The practical rule is to report two-part family correlations as latent/link-scale model correlations unless a future article or extractor explicitly defines a response-scale estimand. Do not describe them as raw biomass, abundance, or total-response correlations without that extra definition.
Exported But Not Engine-Mapped
R/families.R also contains exported constructor helpers
that are not currently mapped by family_to_id() for
multivariate gllvmTMB() fits.
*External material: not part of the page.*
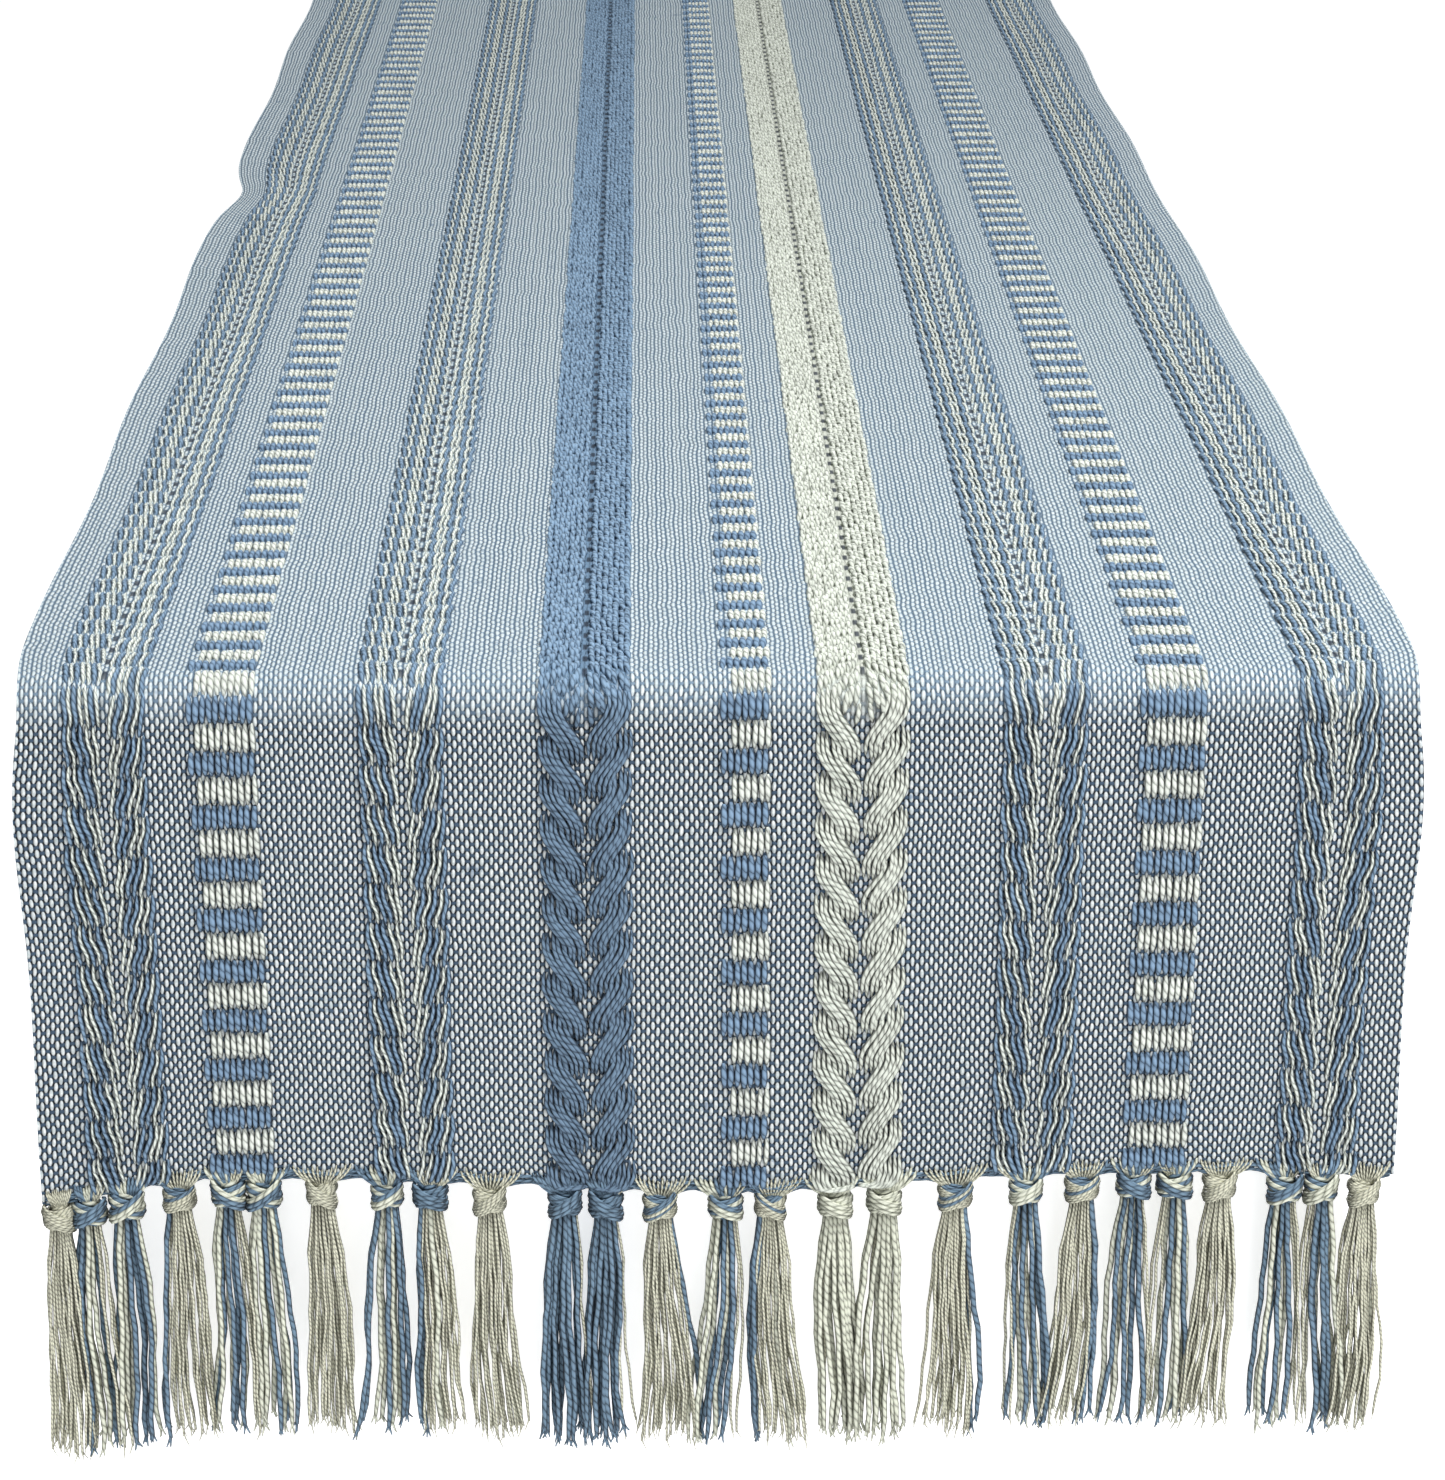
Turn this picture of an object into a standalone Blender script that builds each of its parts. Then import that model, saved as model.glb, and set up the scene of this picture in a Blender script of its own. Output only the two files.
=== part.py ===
"""A woven table runner lying on a table, its two ends hanging over the edges.

Metres, +Z up. The origin is the middle of the underside of the flat top. The runner is long in Y,
its front end is at -Y, and the front drop hangs towards -Z. Everything soft is a plain closed solid.
"""

import math

import bmesh
import bpy
from mathutils import Matrix

# The cloth.
CLOTH_WIDTH = 0.381
CLOTH_LENGTH = 1.83  # along the cloth, without the tassels
CLOTH_THICK = 0.0012
BEND_RADIUS = 0.008  # inside of the bend over the table's edge
DROP_LENGTH = 0.142  # straight cloth below the bend

# The stripes: (name, centre as a share of the width from the left edge, kind, yarn colour).
STRIPES = (
    ("left_outer_wave", 0.064, "wave", "mixed_yarn"),
    ("left_wide_check", 0.150, "wide_check", "check_yarn"),
    ("left_inner_wave", 0.274, "wave", "mixed_yarn"),
    ("blue_braid", 0.404, "braid", "blue_yarn"),
    ("narrow_check", 0.522, "narrow_check", "check_yarn"),
    ("cream_braid", 0.601, "braid", "cream_yarn"),
    ("right_inner_wave", 0.731, "wave", "mixed_yarn"),
    ("right_wide_check", 0.824, "wide_check", "check_yarn"),
    ("right_outer_wave", 0.942, "wave", "mixed_yarn"),
)
# Each kind of stripe: (width, height, number of chains side by side).
STRIPE_KINDS = {
    "wave": (0.0222, 0.0018, 2),
    "braid": (0.0250, 0.0024, 2),
    "wide_check": (0.0185, 0.0013, 1),
    "narrow_check": (0.0125, 0.0013, 1),
}
VALLEY_SHARE = 0.35  # height left between two chains, as a share of the stripe's height
HUMP_POINTS = 5  # points on the crown of one chain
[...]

Do not present these as
supported response families in public examples until the engine, tests,
and documentation are updated together.
| Constructor | Current status in multivariate gllvmTMB()
|
|---|---|
nbinom1() |
exported constructor, not mapped in family_to_id()
|
gengamma() |
exported constructor, not mapped in family_to_id()
|
gamma_mix() |
exported constructor, not mapped in family_to_id()
|
lognormal_mix() |
exported constructor, not mapped in family_to_id()
|
nbinom2_mix() |
exported constructor, not mapped in family_to_id()
|
truncated_nbinom1() |
exported constructor, not mapped in family_to_id()
|
censored_poisson() |
exported constructor, not mapped in family_to_id()
|
delta_beta() |
exported constructor, not mapped in family_to_id()
|
delta_gengamma() |
exported constructor, not mapped in family_to_id()
|
delta_gamma_mix() |
exported constructor, not mapped in family_to_id()
|
delta_lognormal_mix() |
exported constructor, not mapped in family_to_id()
|
delta_truncated_nbinom1() |
exported constructor, not mapped in family_to_id()
|
delta_truncated_nbinom2() |
exported constructor, not mapped in family_to_id()
|
delta_poisson_link_gamma() |
deprecated compatibility helper |
delta_poisson_link_lognormal() |
deprecated compatibility helper |
The practical rule is simple: if a family is in the quick-lookup table above, it is a documented multivariate engine family. If it appears only in this unsupported table, treat it as roadmap or compatibility surface for now.